Гигантское тело полумиллионного населения Парижа или Лондона постоянно колеблется между пороком, формы которого весьма обыденны, и добродетелью, столь же ценной, сколь редкой: реальность берет верх и над законом, и над моральными догмами. В третьей части нашей книги говорится именно об этих пульсациях. Те, кто хочет избежать чрезмерностей и добиться счастья или простого благополучия, исповедуют идеал добродетели и терпеливо предлагают другим жить так же. Они продолжают аскетическую традицию монашеского житья, но иным способом. Из коммерции приходит в жизнь понятие экономии, и многие люди стремятся наложить на сексуальную жизнь печать умеренности.
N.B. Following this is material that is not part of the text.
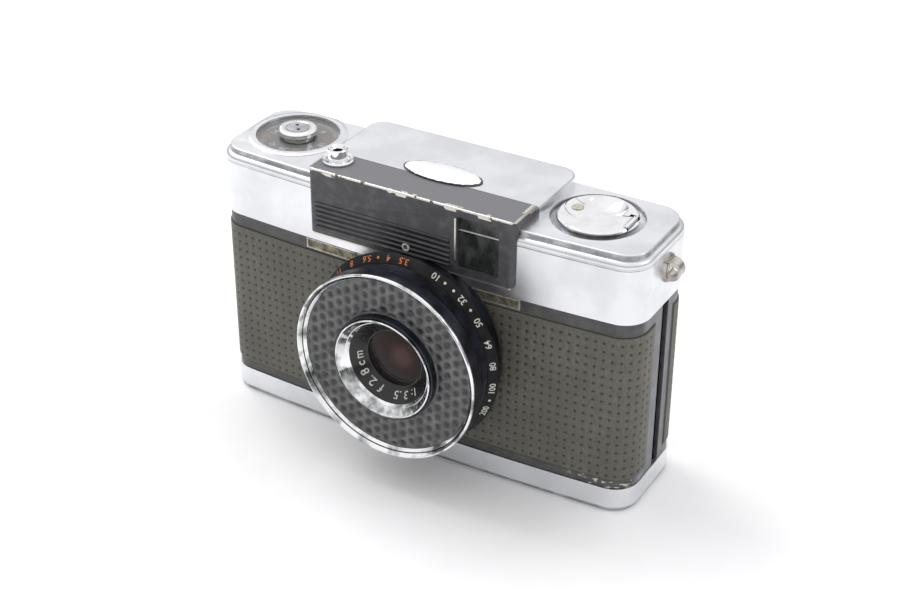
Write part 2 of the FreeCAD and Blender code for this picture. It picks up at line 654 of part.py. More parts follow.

Так наступает время контролируемого удовольствия. Однако те, кто прилагает особые усилия, чтобы совладать с собой, действуют так не по зрелом размышлении, а из страха наказания или адского пламени. В этом контексте можно понять, почему возникает столь яростная борьба против мастурбации, а также как возникает двойной нравственный стандарт мужского сексуального поведения. Этот стандарт дает возможность усилить контроль за поведением жен и матерей семейства и вместе с тем предлагает мужьям дозволенный выход в виде посещения проституток. Учение о женской неполноценности теперь гораздо меньше, чем ранее, связано с религиозными обоснованиями; оно предлагается в двух вариантах, и оба обосновываются многочисленными теоретическими трудами. С одной стороны, необходимо защитить замужнюю женщину от искушений и от нее самой и повернуть ее лицом к домашнему очагу. С другой сторони, фигура проститутки на городской панели воплощает в себе те негативные черты, что некогда приписывали всем дочерям Евы, в том числе испорченность и плотскую ненасытность.